(Entries with model source code)

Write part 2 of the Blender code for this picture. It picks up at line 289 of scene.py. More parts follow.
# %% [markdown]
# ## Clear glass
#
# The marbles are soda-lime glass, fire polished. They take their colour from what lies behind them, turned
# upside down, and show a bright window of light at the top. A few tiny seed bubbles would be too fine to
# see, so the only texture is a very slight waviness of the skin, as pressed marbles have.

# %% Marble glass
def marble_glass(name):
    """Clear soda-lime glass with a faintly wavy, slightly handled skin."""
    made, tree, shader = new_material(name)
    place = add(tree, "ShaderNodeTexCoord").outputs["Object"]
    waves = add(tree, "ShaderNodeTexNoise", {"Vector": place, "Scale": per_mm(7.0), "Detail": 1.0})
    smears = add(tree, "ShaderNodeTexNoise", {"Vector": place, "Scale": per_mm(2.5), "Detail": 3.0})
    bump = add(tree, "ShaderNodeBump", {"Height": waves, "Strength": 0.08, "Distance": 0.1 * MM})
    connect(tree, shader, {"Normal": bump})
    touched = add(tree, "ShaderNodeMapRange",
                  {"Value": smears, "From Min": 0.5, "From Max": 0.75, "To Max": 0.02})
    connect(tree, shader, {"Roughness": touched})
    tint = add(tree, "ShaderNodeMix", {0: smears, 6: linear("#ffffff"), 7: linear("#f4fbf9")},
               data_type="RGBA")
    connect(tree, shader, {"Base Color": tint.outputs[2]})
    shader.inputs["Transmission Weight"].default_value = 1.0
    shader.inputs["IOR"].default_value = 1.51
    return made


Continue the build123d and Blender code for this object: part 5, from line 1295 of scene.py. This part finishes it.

TASK TO COMPLETE | Return nothing but the lines from the first line of the listing through the line with "# see, so the", please, keeping every one of them unchanged.

THE SOLUTION |
Write part 2 of the Blender code for this picture. It picks up at line 289 of scene.py. More parts follow.
# %% [markdown]
# ## Clear glass
#
# The marbles are soda-lime glass, fire polished. They take their colour from what lies behind them, turned
# upside down, and show a bright window of light at the top. A few tiny seed bubbles would be too fine to
# see, so the only texture is a very slight waviness of the skin, as pressed marbles have.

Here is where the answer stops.